Full judgment: DotcomvDeputySG3615.pdf
[See also: Dotcom, co-accused get interim reprieve from asset seizure]

[1] As is tolerably well known, the United States government is presently seeking to extradite Kim Dotcom and Bram Van der Kolk, in order that they can be tried on a number of criminal charges in that country. The charges relate to their involvement in the allegedly unlawful activities of a number of companies, which are commonly and collectively referred to as the “Megaupload” group.

[2] Following the laying of charges against Messrs Dotcom and Van der Kolk in the United States, the United States government obtained restraining orders there over residential properties and personal assets owned by them in New Zealand. Pursuant to the Mutual Assistance in Criminal Matters Act 1992 (the MACMA) and the Criminal Proceeds (Recovery) Act 2009 (the CPRA), those restraining orders were registered in New Zealand in 2012, which meant they could be enforced here. [ Criminal Proceeds (Recovery) Act 2009, s 135. ]
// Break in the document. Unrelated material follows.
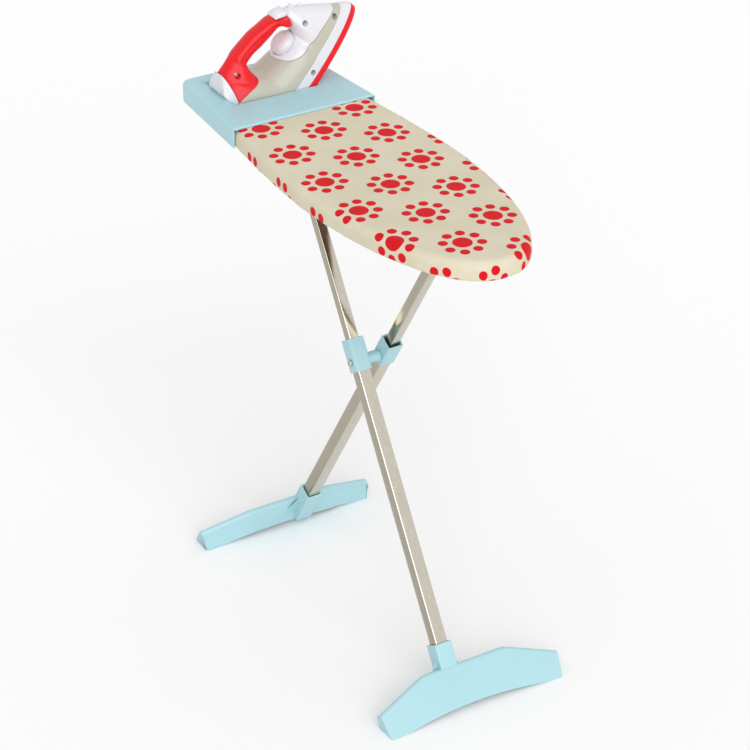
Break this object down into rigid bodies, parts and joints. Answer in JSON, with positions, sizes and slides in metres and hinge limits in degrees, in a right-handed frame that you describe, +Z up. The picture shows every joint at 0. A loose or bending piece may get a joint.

[3] More recently, the United States has, in America, applied for, and been granted, civil forfeiture orders over those same assets (the US Forfeiture Order). Following a further request for mutual assistance the New Zealand Commissioner of Police (the Commissioner) has taken steps to have those orders, too, registered in this country. The effect of registration here would be that the assets would, within a relatively short space of time, vest absolutely in the Crown. [Section 144. ]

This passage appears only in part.